Ambassador Brink: Yeah, it’s absolutely chilling. So I’ve had a chance since I’ve been in country to go to some of the cities outside of (Kyiv) where war crimes have taken place and atrocities have taken place. And what is most chilling to me is that there are mass graves that have been uncovered that are filled with people in civilian clothes with their hands tied behind their backs, with what appear to be bullet holes in their heads – this is men, women and children – in what appears to be a clear attempt to terrorize civilians. What is most horrifying and disconcerting is that this appears to be systematic. So we don’t know what’s happened in places like Mariupol on the Azov Sea, which is now occupied by Russia. Which was a town of over 400,000 people, which reportedly has just a few thousand left. I’m very concerned about what happens in the future in Mariupol and these other places that are now Russian occupied.

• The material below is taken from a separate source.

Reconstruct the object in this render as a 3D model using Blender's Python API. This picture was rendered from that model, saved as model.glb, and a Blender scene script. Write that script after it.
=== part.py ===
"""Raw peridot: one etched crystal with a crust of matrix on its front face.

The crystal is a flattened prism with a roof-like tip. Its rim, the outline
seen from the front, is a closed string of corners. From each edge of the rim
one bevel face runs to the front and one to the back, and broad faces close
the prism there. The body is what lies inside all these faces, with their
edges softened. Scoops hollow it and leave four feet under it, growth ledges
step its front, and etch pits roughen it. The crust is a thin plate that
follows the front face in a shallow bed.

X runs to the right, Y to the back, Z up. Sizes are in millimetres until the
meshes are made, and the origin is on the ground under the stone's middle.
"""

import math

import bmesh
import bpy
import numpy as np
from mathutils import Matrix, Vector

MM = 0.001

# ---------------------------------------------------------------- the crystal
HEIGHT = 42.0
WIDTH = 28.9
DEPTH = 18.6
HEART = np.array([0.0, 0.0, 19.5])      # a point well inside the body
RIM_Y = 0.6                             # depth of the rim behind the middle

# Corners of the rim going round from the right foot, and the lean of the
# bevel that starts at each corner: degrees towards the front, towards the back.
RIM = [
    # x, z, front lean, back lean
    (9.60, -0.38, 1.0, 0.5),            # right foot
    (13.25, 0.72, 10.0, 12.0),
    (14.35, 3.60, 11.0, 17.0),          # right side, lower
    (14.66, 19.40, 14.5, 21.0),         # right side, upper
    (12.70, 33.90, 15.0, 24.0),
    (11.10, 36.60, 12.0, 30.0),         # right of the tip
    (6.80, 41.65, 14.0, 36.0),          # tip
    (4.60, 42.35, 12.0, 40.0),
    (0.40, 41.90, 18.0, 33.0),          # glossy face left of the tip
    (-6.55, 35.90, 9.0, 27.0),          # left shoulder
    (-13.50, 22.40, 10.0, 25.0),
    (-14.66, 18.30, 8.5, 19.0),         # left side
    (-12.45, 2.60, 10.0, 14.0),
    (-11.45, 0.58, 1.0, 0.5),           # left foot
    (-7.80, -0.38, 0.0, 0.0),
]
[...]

Joe Scarborough, MCNBC: Ambassador Brink thank you …. oh, go ahead, Mark.
Ambassador Brzezinski: I was just going to say I think it’s important to add that the US Attorney General, Merrick Garland, just visited the western border of Ukraine and eastern border of Poland, to put in place a process to hunt down who has committed war crimes and to gather evidence. This will not be let go. And we live in an age when we can forensically investigate crimes because of cell phones and video footage and so forth. This will not be let go. The US will chase this down.
Joe Scarborough, MCNBC: Ambassador Bridget Brink, thank you so much for being with us from Kyiv and thank you for your service to our country. Ambassador Mark Brzezinski as always, thank you so much for being with us. Greatly appreciate it.